Can Kamala Harris turn Texas blue?

  

Vice President Kamala Harris will not be able to translate the growing enthusiasm for her White House bid into being able to flip Texas, experts have said.

Harris, the Democratic 2024 nominee, appeared in Texas three times in July, in both an administrative role and as part of campaign events for her White House bid which has seen her overtake Donald Trump nationally as the current overall front-runner.

The Lone Star State is certainly not considered a swing state, having voted for a Republican candidate in the previous 11 elections, including for Trump in 2016 and 2020. President Joe Biden, however, did narrow the gap in Texas to just 5.6 points, the closest presidential race in the state since 1996.

Despite the long history of backing Republicans in presidential, senate and governor races, there have been continuing suggestions that Texas could be on the verge of an unprecedented switch in voter dynamic.

Not only did Biden close the presidential gap in 2020, but former Texas Democratic Representative Beto O’Rourke was only narrowly beaten by incumbent Republican Ted Cruz in the 2018 Senate race.

Polls have also indicated that Cruz could have another tight reelection fight this year against Representative Colin Allred, who is hoping to be the first Democrat to win a Senate seat in Texas state since 1988.

Kamala Harris in Texas
Vice President Kamala Harris speaks to members of the Alpha Kappa Alpha sorority in Dallas on July 10, 2024. The vice president has made multiple trips to the Republican stronghold.
Vice President Kamala Harris speaks to members of the Alpha Kappa Alpha sorority in Dallas on July 10, 2024. The vice president has made multiple trips to the Republican stronghold.
Brandon Bell/Getty Images

Matthew Eshbaugh-Soha, a professor of American politics at the University of North Texas, suggested that even Harris’ momentum and a close high-profile state level race doesn’t necessarily mean the vice president will be competitive in Texas.

“I do not think that Texas will be in play. At all,” Eshbaugh-Soha told Newsweek.

“This does not mean that Harris will avoid Texas. She will visit, to raise money and generate some exposure for herself and her campaign,” he added. “There is nothing in the mix that indicates future performance will be any different from past performance; I don’t see anything that may shake up the presidential vote in Texas.”

Eshbaugh-Soha said that one issue which could harm Harris is that voters in Texas may still associate her with the record breaking levels of illegal migrant crossings seen at the border during the Biden administration.

Harris was personally tasked by Biden to find a solution for illegal border crossings at the southern border in January 2021. Trump and other Republican figures are already using Harris’ record on illegal migration to suggest she is unfit to be president.

“Harris to improve vote share in Texas, she has to nullify the border issue. About half Texas voters think the border is a crisis,” Eshbaugh-Soha said. “If Texas voters assign any blame on the border to the Biden Administration, and I suspect they do, then Harris has to work around this first.

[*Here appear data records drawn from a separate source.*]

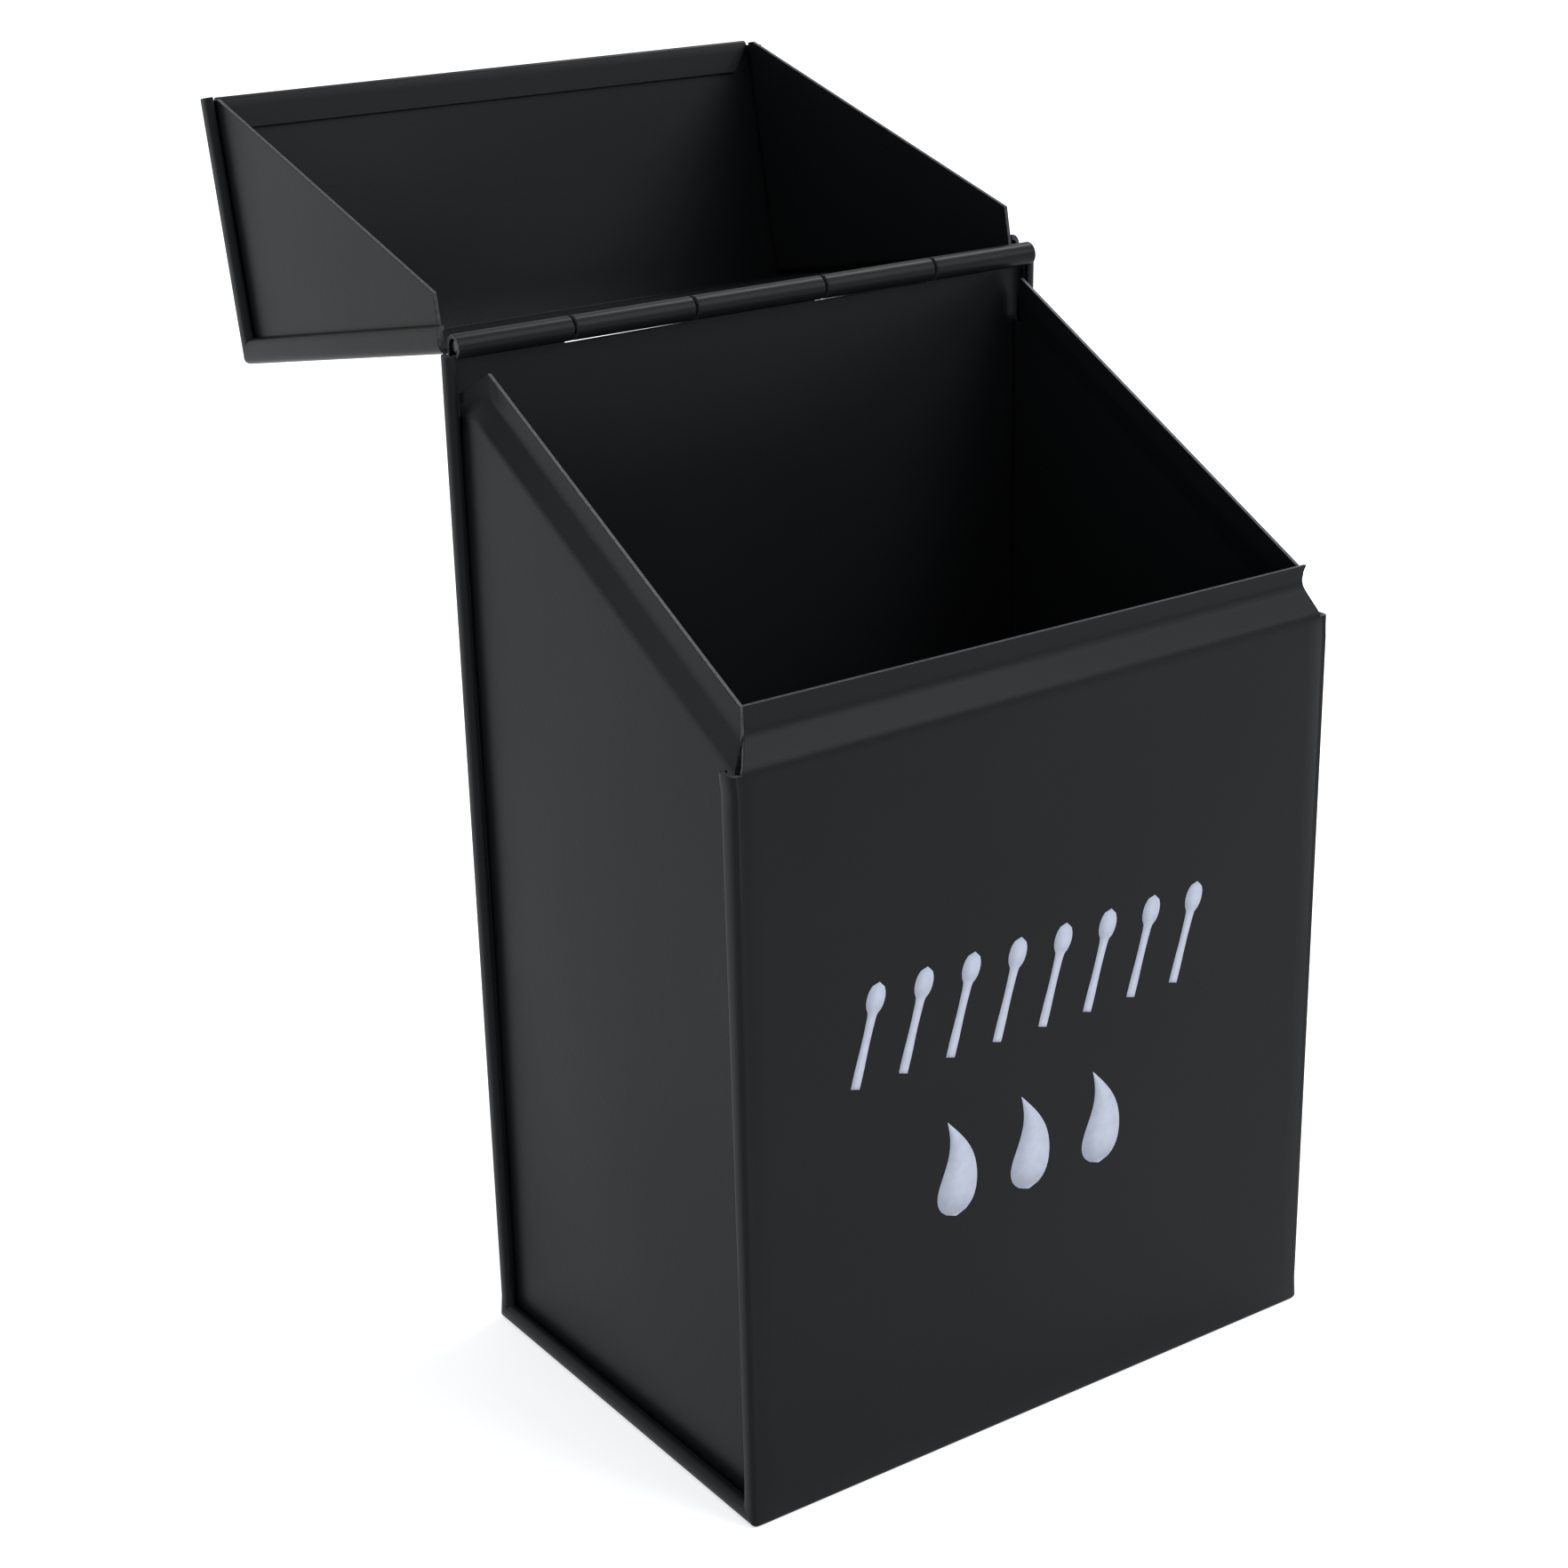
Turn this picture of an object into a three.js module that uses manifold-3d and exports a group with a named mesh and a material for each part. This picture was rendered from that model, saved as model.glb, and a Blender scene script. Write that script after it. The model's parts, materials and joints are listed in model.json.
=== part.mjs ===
// A metal matchbox: a folded sheet box with a slanted mouth and a wedge-shaped lid, hinged at the back.
// Millimetres, +Z up, front towards -Y, origin at the centre of the underside.
// The lid is drawn swung open.
import * as THREE from 'three';
import { mergeVertices } from 'three/addons/utils/BufferGeometryUtils.js';
import Module from 'manifold-3d';

const solids = await Module();
solids.setup();

// Sheet and folded rims
const SHEET = 0.5; // thickness of the steel sheet
const RIM_RADIUS = 1.2; // outside radius of the rolled rim along every side edge
const RIM_SWEEP = THREE.MathUtils.degToRad(162); // how far the sheet is rolled round at a rim
const SIDE_RECESS = 1.3; // outer face of a side panel behind the outermost line of the rim
const FIT = 0.35; // clearance of a side panel's edge inside the rolled rim

// Body
const BODY_WIDTH = 80;
const BODY_DEPTH = 55.2;
const FRONT_RIM_TOP = 87.2; // where the two front rims end
const BACK_RIM_TOP = 117.9; // where the two back rims end
const MOUTH_FRONT = 93.5; // top edge of the neck at the front
const MOUTH_BACK = 117.6; // top edge of the neck at its back end

// Neck that the lid closes over
const NECK_INSET_FRONT = 2.3; // front neck behind the front panel's outer face
const NECK_INSET_SIDE = 2.2; // side neck inside the outermost line of the rim
const NECK_SLOPE_RISE = 3.1; // height of the sloping part of the front neck
const NECK_BEND = 1.3; // length of each soft bend, measured from its corner
const SIDE_NECK_FRONT = 7; // height of the side neck at its front end
const SIDE_NECK_BACK = 4.6; // height of the side neck at its back end
const SIDE_NECK_SLOPE = 0.62; // share of a side neck's height that slopes
const SIDE_NECK_BEND = 0.12; // length of each bend, as a share of the neck's height
const SIDE_NECK_ROOT = 0.2; // overlap of neck and side panel, as a share of the neck's height
const SIDE_NECK_END = 4.5; // back end of the side neck in front of the back panel's outer face
const CORNER_SLIT = 0.35; // open slit between the front neck and a side neck
const NECK_END_CUT = 1.0; // how much narrower the front neck is below its top edge
const NECK_HOOK = 0.9; // height of the wider strip along the front neck's top edge

// Hinge
const HINGE_HEIGHT = 120.5;
const KNUCKLE_RADIUS = 1.4;
const KNUCKLE_SWEEP = THREE.MathUtils.degToRad(286); // how far the sheet is rolled round the pin
const KNUCKLE_GAP = 0.4; // free space between neighbouring knuckles
const HINGE_OVERHANG = 0.2; // how far the hinge reaches past the body on either side
const END_KNUCKLE = 15.2; // length of the first and the last knuckle
const MIDDLE_KNUCKLE = 18; // length of the knuckle in the middle
const PIN_CLEARANCE = 0.25;
const PIN_RECESS = 0.3; // end of the pin inside the end of its knuckle
const NOTCH_DEPTH = 2.5; // bottom of a notch in the back panel below the hinge axis

// Lid
const LID_SIDE_OVERHANG = 0.5; // how far the lid reaches past the body on either side
const LID_OVERHANG = 0.2; // lid front ahead of the body's front when shut
const LID_RISE = 0.74; // outer face of the lid's top panel above the hinge axis when shut
const LID_DROP = 31.3; // free edge of the lid's front panel below the hinge axis when shut
const STOP_GAP = 0.3; // space left between the opened lid's back edge and the back panel
const OPEN_ANGLE = THREE.MathUtils.degToRad(191.4);
const LID_SIDE_BACK = 5.9; // lower end of a lid side's back edge below the hinge axis
const LID_SIDE_SETBACK = 1.2; // back edge of a lid side in front of the top panel's back edge
const LID_HEM = 4; // height of the flat hem inside the lid's front edge
const LID_HEM_CUT = 2.6; // how far the ends of the flat hem are cut at a slant
const STEP_LENGTH = 2; // length of the step that lifts the lid's sheet to its knuckles
const STEP_LEVEL = 1; // level stretch between that step and the top of a knuckle

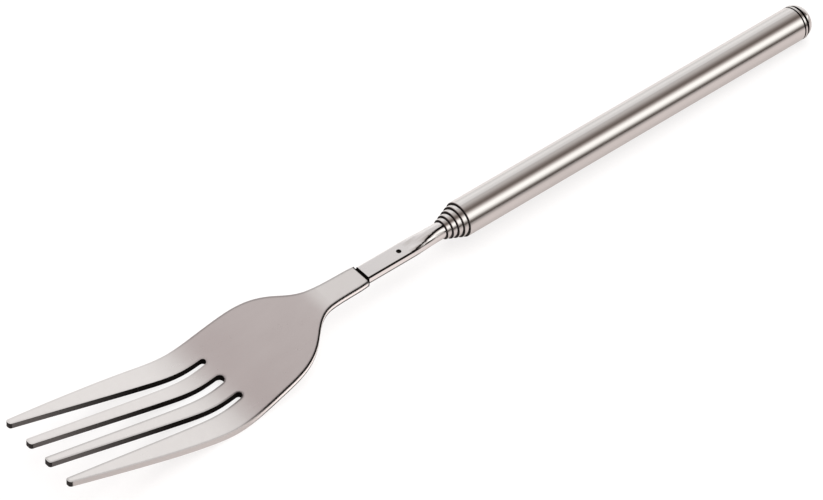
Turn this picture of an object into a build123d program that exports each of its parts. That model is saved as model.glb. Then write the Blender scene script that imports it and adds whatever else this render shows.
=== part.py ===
from build123d import *
import os
from math import asin, degrees

# Telescopic stainless-steel food fork, made of separate pieces, in millimetres.
#
# A four-tined fork head is clamped in the flattened front of a shank tube. The shank and four
# sections slide one inside another and all of them inside the handle tube. Each sliding tube has
# two spring shims on a turned seat near its rear end, which rub in the bore outside them and stop
# at its rolled lip, and a pressed rear plug, on which the next smaller tube rests when it is closed.
#
# The pieces are drawn with the handle tube's axis along X and the fork pointing along -X, then
# laid down as the closed fork lies on a table: the belly of the fork and the rear of the handle
# both touch Z = 0, and the origin is on the table, midway between the tips and the end cap.

# Telescope: nested tubes, from the handle inwards
HANDLE_DIAMETER = 8.4
HANDLE_LENGTH = 103.6
DIAMETER_STEP = 0.9
WALL = 0.3
SECTIONS = 4  # sliding tubes between the handle and the shank
LIP_PITCH = 1.25  # how far each closed tube stands out of the one around it
LIP_LENGTH = 1.0
LIP_ROUND = 0.22
LIP_GROOVE = 0.12  # chamfer inside the lip's mouth, which shows as a dark ring round the next tube
LIP_GAP = 0.03  # radial room between a rolled lip and the tube that runs through it

# Spring shims, their seat and the rear plugs
SEAT_DEPTH = 0.1
SEAT_REAR = 2.4  # from the tube's rear end to the seat
SHIM_LENGTH = 12.0
SHIM_GAP = 0.02  # radial running room on both faces, and end play in the seat
SHIM_SPAN = 168.0  # degrees round the tube that one shim covers
VENT_RADIUS = 0.6
PLUG_CHAMFER = 0.15
END_PLAY = 0.05  # left between a closed tube and the plug or cap that it rests on

# End cap
SPIGOT_LENGTH = 6.0
CAP_RIM = 1.1  # from the tube's end to the rear of the cap's plain rim
CAP_GROOVE = 0.35  # seam between the tube and the rim
DOME_GROOVE = 0.45  # groove between the rim and the dome
GROOVE_RADIUS = 3.55
DOME_RADIUS = 3.95
DOME_HEIGHT = 2.65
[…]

“I think the Harris campaign has a good strategy:tout the immigration bill that Trump torpedoed earlier this year, and use that as a framework for her immigration policy. Instead of trying to fend off attacks related to the border over the past few years, she can go on the offensive, and basically give the voters a blueprint of specifics that she supports, thinks that will solve the problem, and let the voters decide.”

Can Kamala Harris Turn Texas Blue?
There have been continuing suggestions that Texas could be on the verge of an unprecedented switch in voter dynamic.
There have been continuing suggestions that Texas could be on the verge of an unprecedented switch in voter dynamic.
Photo Illustration by Newsweek/Getty Images

Kimi Lynn King, a University of North Texas political science professor, said that while Harris in enjoying a “bump” in her White House bid, it is unclear how that will help shift the narrative in Texas, a state where “pundits have been predicting since 2006 that there was going to be a purple wave.”

“In 2022, up and down the statewide ballot, solid red candidates like Governor [Greg] Abbott and indicted and impeached, but not convicted, Attorney General Ken Paxton enjoyed double-digit victories over Democrats,” King told Newsweek.

Mark Jones, professor of political science and fellow in political science at Rice University’s Baker Institute for Public Policy in Texas, added: “At the present time, while Harris is likely to make the race more competitive than it would have been had Biden been the Democratic nominee, I don’t see Harris doing much better than Biden did in 2020, and thus a Trump victory in the mid-to-high single digits is the most likely scenario today.”

According to forecasters Race to the White House, Trump has an average lead over Harris in Texas of nearly 12 percentage points.

The last Democratic presidential candidate to win in Texas was Jimmy Carter in 1976. The last Democratic senate win was Lloyd Bentsen in 1988 and the last Democrat to win the governor’s mansion was Ann Richards in 1990.